If you don’t have it, you don’t have it. But on the flip side, Gladwell acknowledges the story of a high jumper, Donald Thomas, who became world class after only a few months. So there are definitely instances where the 10,000 hour rule doesn’t apply.

To further that point, David Epstein, author of The Sports Gene, found that some sports like skeleton, darts or wrestling don’t follow the 10,000 hour rule. The argument in these cases is that these activities are simple (compared to chess or computer programming) and don’t require the same depth of complex knowledge to perfect.

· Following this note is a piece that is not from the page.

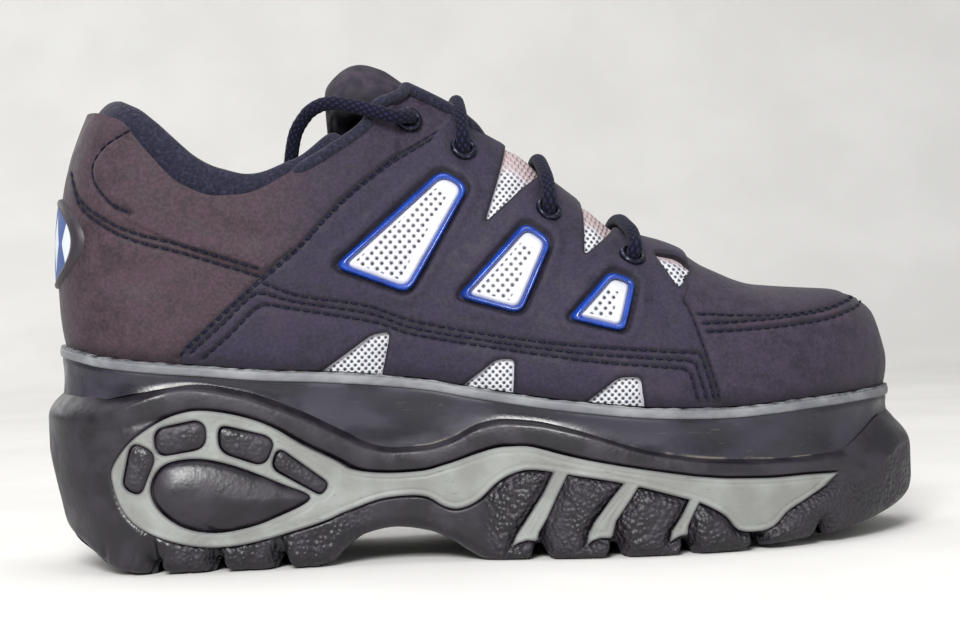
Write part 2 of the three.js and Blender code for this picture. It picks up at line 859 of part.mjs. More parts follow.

“Cognitively complex activities take many years to master because they require that a very long list of situations and possibilities and scenarios be experienced and processed.” – Gladwell

Your Mom Was Wrong

So what’s the take away from all this? Contrary to what your mom tells you, you probably can’t be an expert at anything you want—even if you give it your all. At the very least, you need to have some level of innate talent in the skill you wish to master.

But what this does mean is that you can be an expert at something! (That is, if you’re willing to put in a ridiculous amount of work) No one is talentless. You may just have to work harder at finding what you are talented at, but I promise it’s in there. Don’t give up no matter how many times you find yourself thinking, “Holy crap this is too difficult!”- push through the challenge.

Struggle for something worthwhile. Become an expert. Change the world.